Log stitching allows you to:

  • Run investigation queries based on stitched network and endpoint logs

  • Create granular BIOC and Correlation Rules over logs from Palo Alto Networks Next-Generation Firewalls and raw endpoint data

  • Investigate correlated network and endpoint events in the Network Causality View

  • Investigate cloud Cortex XSIAM alerts and Cloud Audit Logs in the Cloud Causality View

  • Investigate software-as-a-service (SaaS) related alerts for audit stories, such as Office 365 audit logs and normalized logs, in the SaaS Causality View

Log stitching streamlines detection and reduces response time by eliminating the need for manual analysis across different data sensors. Stitching data across the firewalls and endpoints allows you to obtain data from different sensors in a unified view, each sensor adding another layer of visibility. For example, when a connection is seen through the firewall and the endpoint, the endpoint can provide information on the processes involved and on the chain of execution while the firewall can provide information on the amount of data transferred over the connection and the different app IDs involved.

The Causality Analysis Engine correlates activity from all detection sensors to establish causality chains that identify the root cause of every alert. The Causality Analysis Engine also identifies a complete forensic timeline of events that helps you to determine the scope and damage of an attack and provide an immediate response. The Causality Analysis Engine determines the most relevant artifacts in each alert and aggregates all alerts related to an event into an incident.

When a malicious file, behavior, or technique is detected, Cortex XSIAM correlates available data across your detection sensors to display the sequence of activity that led to the alert. This sequence of events is called the causality chain. The causality chain is built from processes, events, insights, and alerts associated with the activity. During the alert investigation, you should review the entire causality chain to fully understand why the alert occurred.

Causality Group Owner (CGO)

The Causality Group Owner (CGO) is the process in the causality chain that the Causality Analysis Engine identified as being responsible for or causing the activities that led to the alert.

Note

There are no CGOs in the Cloud Causality View, when investigating cloud Cortex XSIAM alerts and Cloud Audit Logs, or SaaS Causality View, when investigating SaaS-related alerts for 501 audit events, such as Office 365 audit logs and normalized logs.

Automation and Integrations

Cortex XSIAM ingests aggregated alerts and indicators of compromise (IOCs) from detection sources, such as security information, network security tools, threat intelligence feeds, and mailboxes, and then executes automatable, process-driven playbooks to enrich and respond to these incidents.

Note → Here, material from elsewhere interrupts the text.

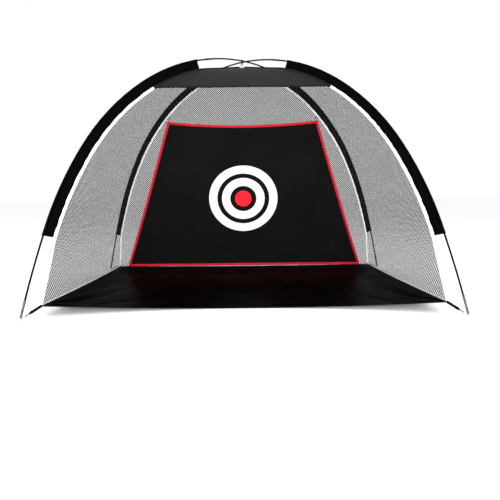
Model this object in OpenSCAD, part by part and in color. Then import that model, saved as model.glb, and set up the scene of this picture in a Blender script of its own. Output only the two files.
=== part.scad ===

These playbooks coordinate across technologies, security teams, and external users for centralized data visibility and action.

Content Packs

All Cortex XSIAM content is organized in packs. Packs are groups of artifacts that implement use cases in the product. Content packs are created by Palo Alto Networks, technology partners, consulting companies, MSSPs, customers, and individual contributors. Content packs may include a variety of different components, such as integrations, scripts, playbooks, and widgets.

Playbooks

Playbooks are self-contained, fully documented prescriptive procedures that query, analyze, and take action based on the gathered results. Playbooks enable you to organize and document security monitoring, orchestration, and response activities. There are several out-of-the-box playbooks that cover common investigation scenarios. You can use these playbooks as-is, or customize them according to your requirements. Playbooks are written in YAML file format using the COPS standard.

A key feature of playbooks is the ability to structure and automate security responses, which were previously handled manually. You can reuse playbook tasks as building blocks for new playbooks, saving you time and streamlining knowledge retention.